A camera mounted on the windshield takes care of helping the car ‘see’ objects right in front of it. These include the usual suspects- pedestrians, and other motorists. This camera also detects and records information about road signs and traffic lights, which is intelligently interpreted by the car’s in built software.
4 radars mounted on the car’s front and rear bumpers enable the car to be aware of vehicles in front of it and behind it. Most of us are familiar with this technology as it is the same as the adaptive cruise control systems our cars are based. The radar sensor on the car’s bumpers keeps a ‘digital eye’ on the car ahead. The software is programmed to (at all times) maintain a distance of 2-4 seconds (it could even be higher) vis-a-vis the car ahead of it. So with this technology the car will automatically speed up or slow down depending on the behaviour of the car/driver ahead. Google’s self-driving cars use this technology to keep passengers and other motorists safe by avoiding bumps and crashes.
An aerial on the rear of the car receives information about the precise location of the car, thanks to GPS satellites. The car’s GPS inertial navigation unit works with the sensors to help the car localise itself. But GPS estimates may be off by several metres due to signal disturbances and other interferences from the atmosphere. To minimise the degree of uncertainty, the GPS data is compared with sensor map data previously collected from the same location. As the vehicle moves, the vehicle’s internal map is updated with new positional information displayed by the sensors.

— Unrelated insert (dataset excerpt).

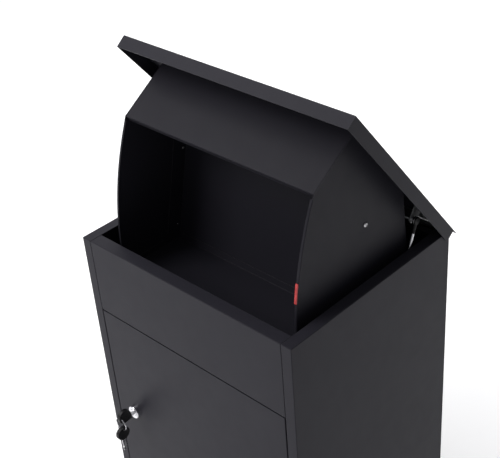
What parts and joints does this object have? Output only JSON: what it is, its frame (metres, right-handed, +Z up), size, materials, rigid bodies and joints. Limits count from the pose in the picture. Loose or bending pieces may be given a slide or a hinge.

An ultrasonic sensor on one of the rear wheels helps keep track of the movements of the car and will alert the car about the obstacles in the rear. These ultrasonic sensors are already in action in some of the technologically advanced cars of today. Cars that offer automatic ‘Reverse Park Assist’ technology utilise such sensors to help navigate the car into tight reverse parking spots. Typically, these sensors get activated when the car is engaged in the reverse gear.
Inside the car are altimeters, gyroscopes, and tachymeters that determine the very precise position of the car thanks to the various parameters they measure. This offers highly accurate data for the car to operate safely.
All the data gathered by these sensors is collated and interpreted together by the car’s CPU or in built software system to create a safe driving experience.
The software has been programmed to rightly interpret common road behaviour and motorist signs. For example, if a cyclist gestures that he intends to make a manoeuvre, the driverless car interprets it correctly and slows down to allow the motorist to turn. Predetermined shape and motion descriptors are programmed into the system to help the car make intelligent decisions. For instance, if the car detects a 2 wheel object and determines the speed of the object as 10mph rather than 50 mph, the car instantly interprets that this vehicle is a bicycle and not a motorbike and behaves accordingly. Several such programs fed into the car’s central processing unit will work simultaneously, helping the car make safe and intelligent decisions on busy roads.
At the moment, before a self-driven car is tested, a regular car is driven along the route and maps out the route and it’s road conditions including poles, road markers, road signs and more. This map is fed into the car’s software helping the car identify what is a regular part of the road. As the car moves, its Velodyne laser range finder kicks in (see point 1) and generates a detailed 3D map of the environment at that moment. The car compares this map with the pre-existing map to figure out the non-standard aspects in the road, rightly identifying them as pedestrians and/or other motorists, thus avoiding them.
Google engineers have programmed some real life behaviour in these cars. While the vehicle does slow down to allow other motorists to go ahead, especially in 4 way intersections, the car has also been programmed to advance ahead if it detects that the other vehicle is not moving.
Though Google’s self-driving car is not here yet, all this technology sure does make it exciting. And perhaps we are closer to driving one that we let ourselves believe.